É difícil falar de Agreste. A montagem da Cia. Razões Inversas faz do texto de Newton Moreno a suma de um teatro que sempre quis seguir – movido pela narrativa e a presença vibrante dos atores. Um teatro poético e violento. Ano passado, numa aula de dramaturgia, questionaram a viabilidade do texto para a nova década naquilo que diz respeito às mulheres. Confesso que não soube responder. O final daquela peça com o incêndio da pequena casa onde vivia um casal homoafetivo, em algum lugar dos confins do nordeste, é ainda estarrecedor para mim. Desde então, venho acompanhando a dramaturgia de Moreno com muito entusiasmo. Devo ter vista a peça em algum lugar da Rua Consolação em 2010 talvez. Não lembro ao certo. Porém não consigo esquecer um gesto da encenação de Marcio Aurelio. Das mais vigorosas que vi.


Dentro é lugar longe

"Dentro é lugar longe". Peça de Rudinei Borges dos Santos em encenação da Zózima Trupe, com direção de Anderson Maurício.
“Dentro é lugar longe”. Peça de Rudinei Borges dos Santos em encenação da Zózima Trupe, com direção de Anderson Maurício.

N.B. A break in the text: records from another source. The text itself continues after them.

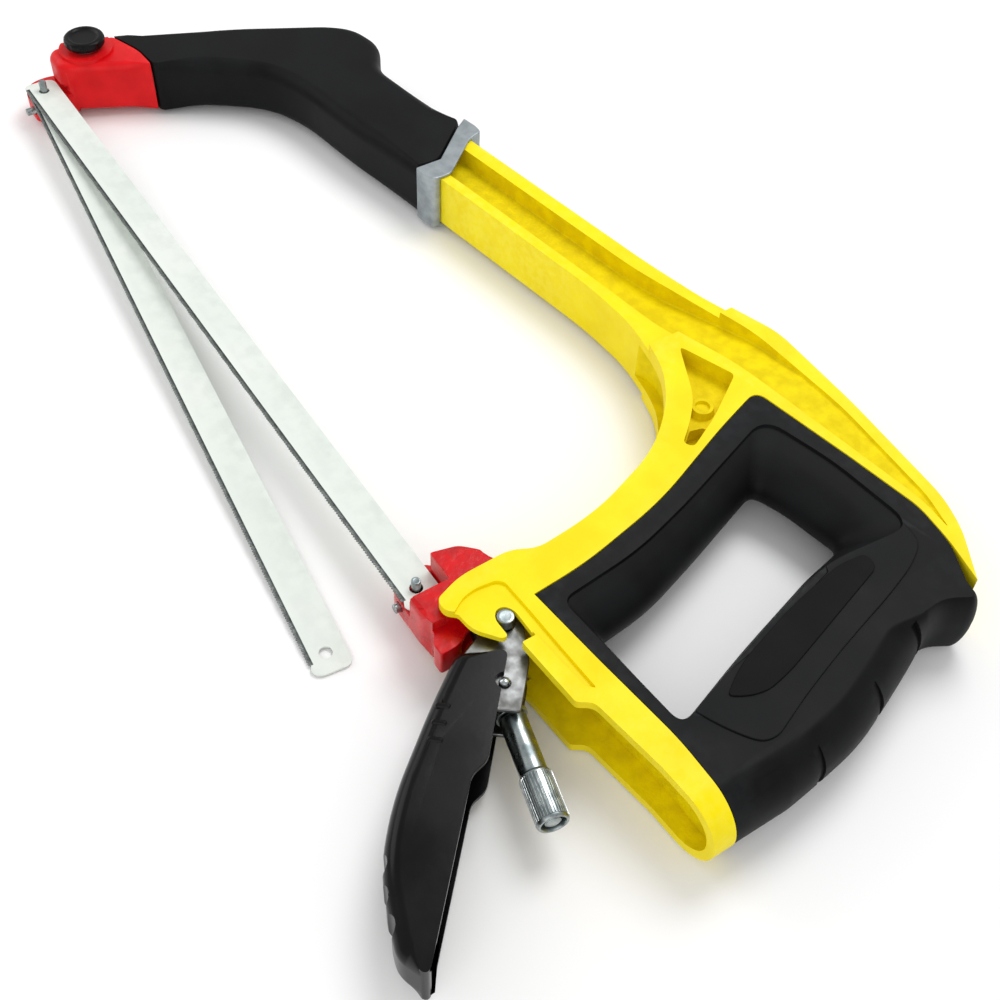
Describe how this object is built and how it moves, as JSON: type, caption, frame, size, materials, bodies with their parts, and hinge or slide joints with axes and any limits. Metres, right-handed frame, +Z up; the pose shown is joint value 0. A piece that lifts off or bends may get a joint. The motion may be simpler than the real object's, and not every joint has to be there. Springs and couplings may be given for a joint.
{
  "type": "hacksaw",
  "caption": "Hacksaw lying flat: cast frame with D handle, separate nose, thumb knob, over-centre tension lever standing open, a mounted blade and a loose one.",
  "frame": {"origin": "middle of the saw's bounding box, on the surface the saw lies on", "axes": "+X along the mounted blade from the nose to the handle, +Y from the blade towards the frame's beam, +Z up through the saw's thickness"},
  "size_m": [0.4274, 0.2166, 0.0307],
  "materials": {
    "yellow_paint": "yellow powder coat, satin",
    "black_grip": "black grip moulding",
    "red_casting": "red powder coat on a small casting",
    "grey_casting": "grey die casting",
    "black_lever": "gloss black coating",
    "zinc_steel": "zinc plated steel",
    "dark_steel": "dull pressed steel",
    "blade_steel": "pale enamelled blade steel",
    "black_knob": "black moulded knob"
  },
  "bodies": {
    "frame": {"frame_casting": "yellow_paint", "handle_grip": "black_grip", "grip_panel_near": "black_grip", "grip_panel_far": "black_grip", "nose_core": "grey_casting", "nose_roll_pin": "zinc_steel", "nose_sleeve": "black_grip", "front_holder": "red_casting", "front_pin_straight": "zinc_steel", "front_pin_angled": "zinc_steel", "clamp_nut": "zinc_steel"},
    "lever": {"lever_shell": "black_lever", "lever_frame": "dark_steel", "hook_pin_near": "zinc_steel", "hook_pin_far": "zinc_steel"},
    "trunnion": {"trunnion": "dark_steel"},
    "rear_holder": {"rear_holder": "red_casting", "rear_pin_straight": "zinc_steel", "rear_pin_angled": "zinc_steel", "drawbar_pin": "zinc_steel"},
    "drawbar": {"drawbar": "zinc_steel"},
    "nut_carrier": {"thrust_washer": "zinc_steel"},
    "tension_nut": {"tension_nut": "zinc_steel"},
    "blade_mounted": {"blade_mounted": "blade_steel"},
    "blade_spare": {"blade_spare": "blade_steel"},
    "knob_carrier": {"knob_washer": "zinc_steel"},
    "thumb_screw": {"thumb_knob": "black_knob", "knob_stud": "zinc_steel"}
  },
  "joints": [
    {"name": "lever_swing", "type": "hinge", "parent": "frame", "child": "lever", "pos_m": [0.12891, -0.03422, 0.0135], "axis": [0, 0, 1], "range_deg": [0, 46]},
    {"name": "trunnion_turn", "type": "hinge", "parent": "lever", "child": "trunnion", "pos_m": [0.1452, -0.04501, 0.0135], "axis": [0, 0, 1], "range_deg": [-27.5, 1]},
    {"name": "holder_slide", "type": "slide", "parent": "frame", "child": "rear_holder", "axis": [1, 0, 0], "range_m": [0, 0.0005]},
    {"name": "drawbar_tilt", "type": "hinge", "parent": "rear_holder", "child": "drawbar", "pos_m": [0.10141, -0.03382, 0.0135], "axis": [0, 0, 1], "range_deg": [-1, 19.5]},
    {"name": "nut_travel", "type": "slide", "parent": "drawbar", "child": "nut_carrier", "axis": [0.9689, -0.2476, 0], "range_m": [0, 0.0041]},
    {"name": "nut_spin", "type": "hinge", "parent": "nut_carrier", "child": "tension_nut", "pos_m": [0.15954, -0.04867, 0.0135], "axis": [0.9689, -0.2476, 0], "range_deg": [0, 1800]},
    {"name": "blade_lift", "type": "slide", "parent": "frame", "child": "blade_mounted", "axis": [0, 0, 1], "range_m": [0, 0.009]},
    {"name": "spare_swing", "type": "hinge", "parent": "frame", "child": "blade_spare", "pos_m": [-0.20009, -0.04652, 0.01225], "axis": [0, 0, 1], "range_deg": [-9, 5.8]},
    {"name": "knob_rise", "type": "slide", "parent": "frame", "child": "knob_carrier", "axis": [0, 0, 1], "range_m": [0, 0.0031]},
    {"name": "knob_turn", "type": "hinge", "parent": "knob_carrier", "child": "thumb_screw", "pos_m": [-0.20349, -0.02462, 0.0275], "axis": [0, 0, 1], "range_deg": [0, 1080]}
  ],
  "couplings": [
    {"joint": "trunnion_turn", "follows": "lever_swing", "ratio": -0.5865},
    {"joint": "drawbar_tilt", "follows": "lever_swing", "ratio": 0.4135},
    {"joint": "holder_slide", "follows": "lever_swing", "m_per_rad": 0.00062},
    {"joint": "nut_travel", "follows": "nut_spin", "m_per_rad": 0.000127},
    {"joint": "knob_rise", "follows": "knob_turn", "m_per_rad": 0.000159}
  ]
}
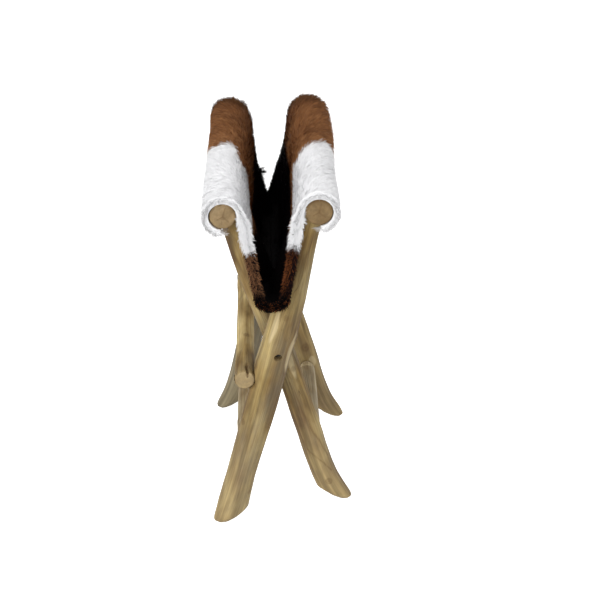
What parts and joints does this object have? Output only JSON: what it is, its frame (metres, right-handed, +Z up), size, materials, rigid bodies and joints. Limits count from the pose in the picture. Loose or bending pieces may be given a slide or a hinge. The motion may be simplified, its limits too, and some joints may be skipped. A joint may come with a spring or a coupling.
{
  "type": "folding stool",
  "caption": "Folding stool: two crossed frames of peeled branches turn on a bolted pivot and carry a hanging seat of hair-on cowhide",
  "frame": {"origin": "middle of the ground that the nearly folded stool covers", "axes": "+Z up, Y along the seat rails, X across the two frames"},
  "size_m": [0.2182, 0.404, 0.5436],
  "materials": {
    "peeled_wood": "debarked branch, hand shaved and oiled, with knots and fine checks",
    "rail_wood": "debarked branch with sawn end grain",
    "hair_on_hide": "cowhide tanned with its hair on, brown with white patches",
    "zinc_steel": "zinc plated, dulled",
    "aged_brass": "darkened domed tack heads"
  },
  "bodies": {
    "pivot_pins": {"front_pivot_bolt": "zinc_steel", "back_pivot_bolt": "zinc_steel", "front_pivot_nut": "zinc_steel", "back_pivot_nut": "zinc_steel", "front_pivot_washers": "zinc_steel", "back_pivot_washers": "zinc_steel"},
    "outer_frame": {"outer_front_leg": "peeled_wood", "outer_back_leg": "peeled_wood", "right_rail": "rail_wood", "outer_stretcher": "peeled_wood", "pivot_rung": "peeled_wood", "rung_screws": "zinc_steel", "right_hide_roll": "hair_on_hide", "right_rail_tacks": "aged_brass"},
    "inner_frame": {"inner_front_leg": "peeled_wood", "inner_back_leg": "peeled_wood", "left_rail": "rail_wood", "inner_stretcher": "peeled_wood", "left_hide_roll": "hair_on_hide", "left_rail_tacks": "aged_brass"},
    "right_hide": {"right_hide_wall": "hair_on_hide"},
    "right_hide_fold": {"right_hide_bottom": "hair_on_hide"},
    "left_hide": {"left_hide_wall": "hair_on_hide"},
    "left_hide_fold": {"left_hide_bottom": "hair_on_hide"}
  },
  "joints": [
    {"name": "fold", "type": "hinge", "parent": "pivot_pins", "child": "outer_frame", "pos_m": [-0.0037, 0, 0.29264], "axis": [0, 1, 0], "range_deg": [-5, 24.5]},
    {"name": "inner_turn", "type": "hinge", "parent": "pivot_pins", "child": "inner_frame", "pos_m": [-0.0037, 0, 0.29264], "axis": [0, 1, 0], "range_deg": [-24.51, 5.01]},
    {"name": "right_hide_swing", "type": "hinge", "parent": "outer_frame", "child": "right_hide", "pos_m": [0.05093, 0, 0.51503], "axis": [0, 1, 0], "range_deg": [-4.21, 20.59], "deforming": ["right_hide_wall"]},
    {"name": "right_hide_bend", "type": "hinge", "parent": "right_hide", "child": "right_hide_fold", "pos_m": [0.00655, 0, 0.38104], "axis": [0, 1, 0], "range_deg": [-45.09, 9.21], "deforming": ["right_hide_bottom"]},
    {"name": "left_hide_swing", "type": "hinge", "parent": "inner_frame", "child": "left_hide", "pos_m": [-0.07065, 0, 0.51163], "axis": [0, 1, 0], "range_deg": [-23.29, 4.76], "deforming": ["left_hide_wall"]},
    {"name": "left_hide_bend", "type": "hinge", "parent": "left_hide", "child": "left_hide_fold", "pos_m": [-0.0267, 0, 0.37782], "axis": [0, 1, 0], "range_deg": [-9.76, 47.78], "deforming": ["left_hide_bottom"]}
  ],
  "couplings": [
    {"joint": "inner_turn", "follows": "fold", "ratio": -1},
    {"joint": "right_hide_swing", "follows": "fold", "ratio": 0.84},
    {"joint": "right_hide_bend", "follows": "fold", "ratio": -1.84},
    {"joint": "left_hide_swing", "follows": "fold", "ratio": -0.95},
    {"joint": "left_hide_bend", "follows": "fold", "ratio": 1.95}
  ]
}
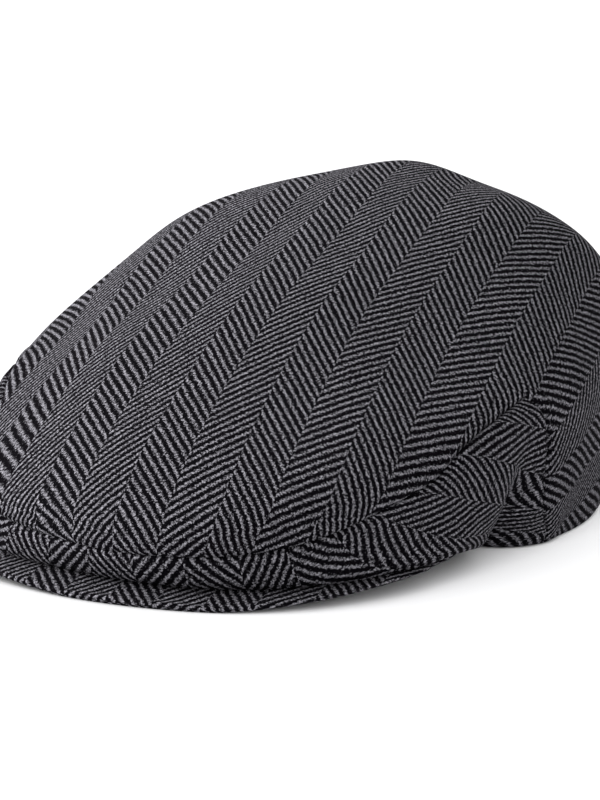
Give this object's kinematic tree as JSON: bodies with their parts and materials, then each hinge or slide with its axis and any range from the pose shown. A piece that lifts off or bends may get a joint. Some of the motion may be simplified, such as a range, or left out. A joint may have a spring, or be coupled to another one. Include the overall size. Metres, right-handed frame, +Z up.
{
  "type": "flat cap",
  "caption": "Herringbone wool flat cap with a low rounded crown, a side band and a short stiff peak, lying on its rim.",
  "frame": {"origin": "on the surface the cap lies on, under the middle of its bounding box", "axes": "+Z up, the peak points to -Y, and the wearer's left side is +X"},
  "size_m": [0.1928, 0.2658, 0.1091],
  "materials": {
    "wool_crown": "charcoal and grey herringbone wool, brushed",
    "wool_band": "charcoal and grey herringbone wool, brushed",
    "wool_peak": "charcoal and grey herringbone wool over a stiff peak"
  },
  "bodies": {
    "root": {"crown_panel": "wool_crown", "side_band": "wool_band", "peak": "wool_peak"}
  },
  "joints": []
}
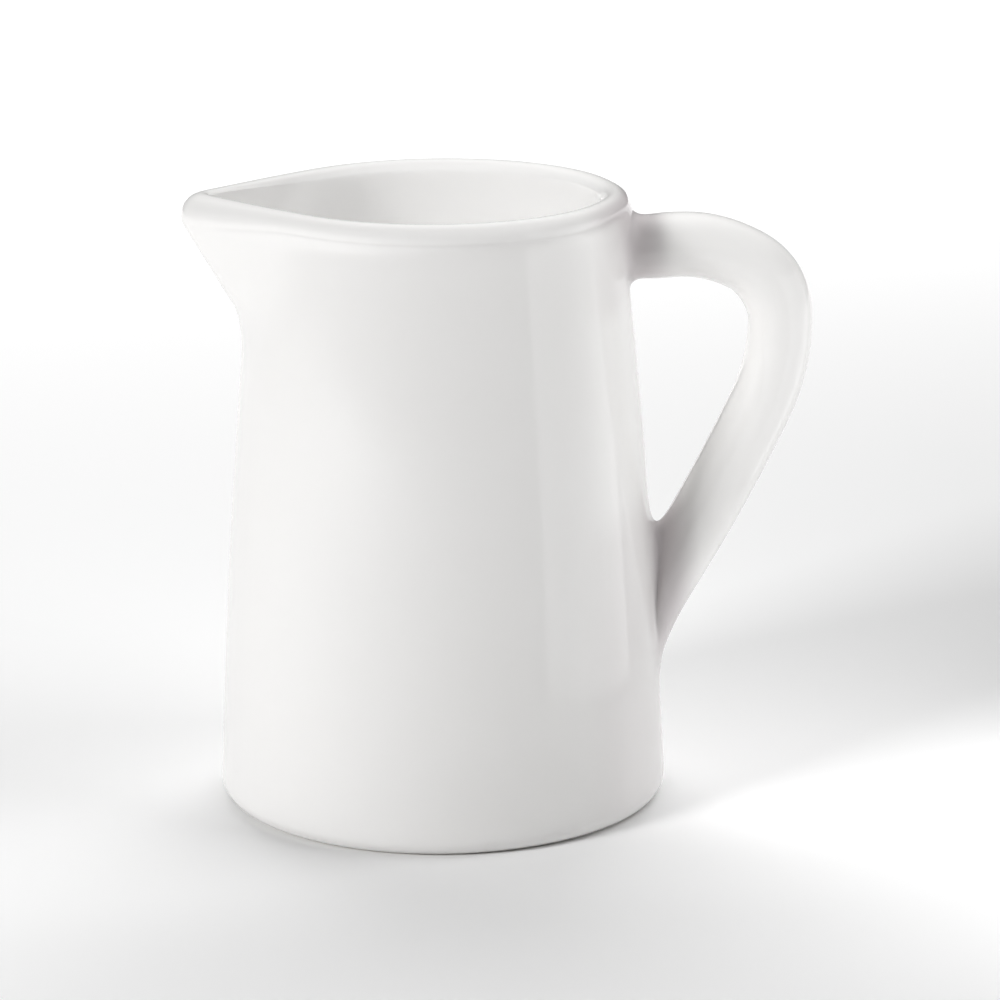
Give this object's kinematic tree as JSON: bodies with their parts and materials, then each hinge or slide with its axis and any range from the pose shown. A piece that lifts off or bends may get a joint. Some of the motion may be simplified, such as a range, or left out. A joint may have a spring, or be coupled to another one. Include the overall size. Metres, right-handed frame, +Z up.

São inesgotáveis as lembranças desta peça que teve estreia no dia 1 de maio de 2013 em um ônibus no Terminal Parque Dom Pedro II, em São Paulo. Foi a primeira peça com texto assinado por mim e montada por um grupo de teatro. A Zózima Trupe, dirigida por Anderson Maurício, compôs um trabalho de fôlego, atravessando todo o centro antigo até o bairro da Luz em um ônibus em movimento. A peça é uma composição poética que parte de narrativas biográficas para ir dentro da gente, da infância e da perda. Lembro como um momento de muita alegria, pois uma peça que escrevi estreava e seguia pelos confins da cidade. Era o início da minha trajetória como dramaturgo. Lembro-me muito do dia que o crítico Sebastião Milaré (1945-2014) foi assistir. Eu já morava no centro. Fomos o Milaré e eu caminhando pelo Viaduto do Chá. Recordo-me das palavras dele e de como me incentivava a continuar escrevendo. Também era muito comovente como as pessoas choravam vendo e ouvindo aquelas histórias. Ao final das apresentações, eu sentia que realmente havíamos, todos nós, feito uma travessia pelo afeto e também pela dor. É impossível esquecer.